Fifth, the Christian home is presently plagued with grave problems. I have never known in my sixty-eight years so many Christian homes in so much trouble. Husband headship is waning; wife dominance is more prominent. Children are more disobedient and untrained. Separation and divorce are on the increase in Christian homes. Severe problems exist.

Sixth, loyalty and respect for brothers and sisters in Christ Jesus are often replaced by evil surmisings and bitterness. Gossip and falsehoods are ever-increasing and rarely does a brother seek out a brother, personally, to repair the damage of dishonest quotations and presumptuous lies. The Bible continues to read that we are to think more highly of our brother than we do ourselves; love thinketh no evil; and love provoketh not evil at all. We are seeing evidence that a brother treats and accuses a brother exactly like an apostate, while still claiming to be his brother.

Seventh, there is evidence that Fundamentalism, as a movement, is getting smaller, although the cry against them is loud enough that you would think that there must be millions of them. It is hopeful, however, that the reduction of force among the claimants to Fundamentalism is a testimony that the fundamentalists are more genuine. If this be true, and I believe it is, this remnant shall not perish in the earth. Thank God, we still know the names and addresses of a number of them.

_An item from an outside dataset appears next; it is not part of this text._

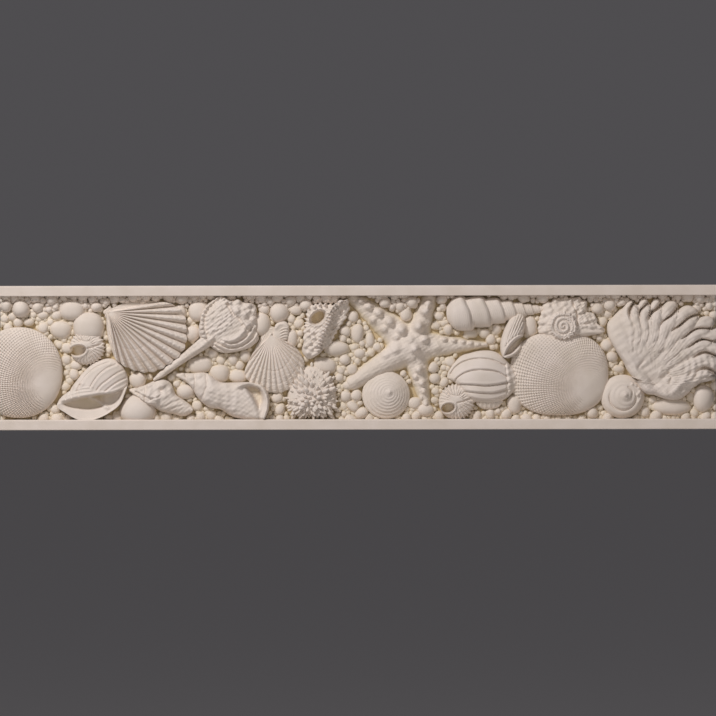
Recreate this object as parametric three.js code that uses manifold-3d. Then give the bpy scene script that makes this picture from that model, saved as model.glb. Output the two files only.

If the credibility of Christianity is waning in the hearts of some in this earth, may we persist anyway. We must even be comforted that our Lord Jesus worked in fields where Christianity did not even seem plausible. If the Lord would ask us the same question, "will ye also go?," may we also give plausible response, "To whom shall we go, Thou has the words of eternal life."

The falling away of these last days have caused many to no longer believe Christianity. If this is so, we must still do all we can to make our Faith at least plausible. Credibility is often the result of the "lighting" of the world; plausibility results from the "salting" of the same world.